The Manchester resident was suspended as a priest in October 2000, a month before the Diocese of Manchester reached a confidential settlement with Goodwin for $200,000. Goodwin is suing and trying to have the agreement rescinded.
Talbot made it clear that he did not want to plead guilty, but he wanted to go through a trial even less.
“I’m too sick to go through all that,” he told Lynn. “I can’t do it. I’m very, very sick.”
“Are you pleading guilty because you are in fact guilty?” Lynn asked.
“Yes,” Talbot replied.
Goodwin accuses Talbot of sexually assaulting him from the time he was 8 until he was 16 and strong enough to fight off the assaults.
He says his aunt, who was Talbot’s housekeeper, had asked him to do chores for the priest and to stay overnight to keep him company. He says the assaults began soon afterward.
He told his mother and aunt he didn’t want to go back to Talbot’s house, but they strongly encouraged him to, Assistant County Attorney Paul McDonough said.
Goodwin says the betrayal of trust caused him to abuse alcohol and drugs to deaden the emotional pain and humiliation. A good student before the assaults, he soon was labeled learning disabled.
In civil lawsuits, a Concord man who has not identified himself in court papers and Robert Plourde of Manchester also accuse Talbot of sexually assaulting them. They say the assaults occurred during the 1960s at the Youth Development Center, then called the New Hampshire Industrial School.

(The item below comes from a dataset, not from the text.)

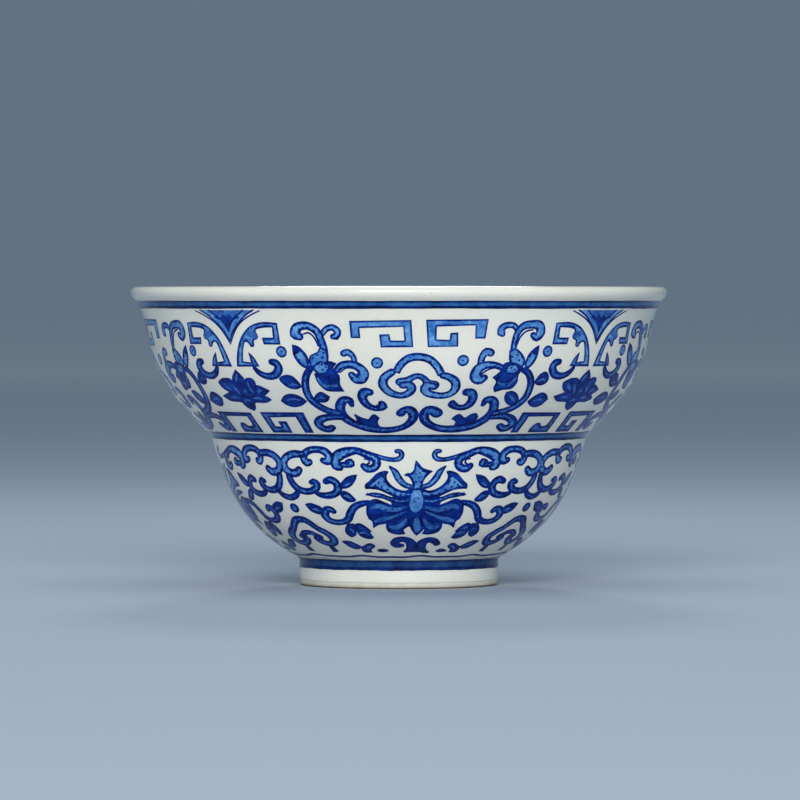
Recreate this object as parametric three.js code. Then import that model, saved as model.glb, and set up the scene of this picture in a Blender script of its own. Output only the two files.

Dennis Horion, 50, alleges that Talbot sexually abused him when he was about 7 to 12 years old.
“I hope that this helps to bring some justice to all of us,” he said Monday.
Horion, who is Talbot’s second cousin, was part of a $5 million settlement between 62 abuse victims and the diocese last month.
“He’s old. He’s a child molester, and he’s going to a jail where he was the chaplain. This is a virtual death sentence for him,” Horion said.
Talbot’s lawyer, James Connor, said his client has bipolar disorder, a mental illness characterized by mood swings.
Talbot said he has taken lithium for about 40 years and it has largely destroyed his kidneys. He said he also had diabetes and heart problems.